If someone you know breaks your boundary, it still matters. If someone nice sometimes also pressures you, that still matters. If someone says, "No one will believe you," they are trying to scare you into silence. Tell anyway.
You are never to blame for another person's unsafe choices. It is the job of adults to protect children, and it is okay to ask for help over and over until you get it.
Your safety team is a small list of trusted adults you can go to. It might include a parent, caregiver, grandparent, aunt, uncle, counselor, club leader, doctor, or another grown-up who listens carefully and acts to help.
It helps to know exactly what to say. You can use these sentence starters: "Something happened and I need help." "Someone told me to keep a secret." "A person online asked for something private." "I said no and they kept pushing." "I do not feel safe."
If the first adult does not listen well, tell another one. Keep going until someone helps. That is not tattling. That is protecting yourself.
You already know basic safety rules like asking permission, staying where adults know you are, and protecting private information. This lesson adds another layer: noticing when a person tries to pressure you to break those rules on purpose.
Being safe does not mean being scared of everyone. It means noticing patterns, trusting your warning feelings, and using strong actions when something is not right. That helps you stay prepared, not afraid.

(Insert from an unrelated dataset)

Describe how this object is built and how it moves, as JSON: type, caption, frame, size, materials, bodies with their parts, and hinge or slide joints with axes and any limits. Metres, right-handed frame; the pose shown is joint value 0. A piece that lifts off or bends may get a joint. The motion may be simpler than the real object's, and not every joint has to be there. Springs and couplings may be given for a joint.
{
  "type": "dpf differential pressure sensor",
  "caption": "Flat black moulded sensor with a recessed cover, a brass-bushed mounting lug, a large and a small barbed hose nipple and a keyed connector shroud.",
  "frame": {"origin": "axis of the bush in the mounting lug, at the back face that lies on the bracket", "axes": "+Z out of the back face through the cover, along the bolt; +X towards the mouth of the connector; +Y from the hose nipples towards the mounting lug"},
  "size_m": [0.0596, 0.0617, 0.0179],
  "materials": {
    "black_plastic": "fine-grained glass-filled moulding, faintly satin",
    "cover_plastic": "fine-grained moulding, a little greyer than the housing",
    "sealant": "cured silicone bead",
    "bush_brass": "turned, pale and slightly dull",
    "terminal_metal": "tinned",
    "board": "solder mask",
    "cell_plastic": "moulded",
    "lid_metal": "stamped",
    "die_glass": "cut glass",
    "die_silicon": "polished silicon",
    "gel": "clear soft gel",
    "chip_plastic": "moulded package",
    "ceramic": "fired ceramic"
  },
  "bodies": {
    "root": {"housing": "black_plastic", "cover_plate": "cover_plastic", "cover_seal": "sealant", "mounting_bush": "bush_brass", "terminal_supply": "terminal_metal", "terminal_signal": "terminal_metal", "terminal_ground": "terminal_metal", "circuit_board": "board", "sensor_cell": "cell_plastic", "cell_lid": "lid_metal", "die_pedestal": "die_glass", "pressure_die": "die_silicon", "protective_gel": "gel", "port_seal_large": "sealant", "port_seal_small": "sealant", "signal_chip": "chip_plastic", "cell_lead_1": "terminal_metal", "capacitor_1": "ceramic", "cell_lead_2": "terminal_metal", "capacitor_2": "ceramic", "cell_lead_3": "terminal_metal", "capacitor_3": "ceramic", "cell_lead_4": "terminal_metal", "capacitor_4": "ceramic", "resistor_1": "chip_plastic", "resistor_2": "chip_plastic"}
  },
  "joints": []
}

Try This: Choose three short safety phrases you can remember easily, such as "No," "Stop," and "I need an adult." Practice saying them in a calm, strong voice.
Try This: Make a private list with your family of at least three trusted adults you can tell if something feels wrong.
Try This: Ask your family what your rules are for game chats, video calls, sharing pictures, and opening the door at home so you know the plan before a problem happens.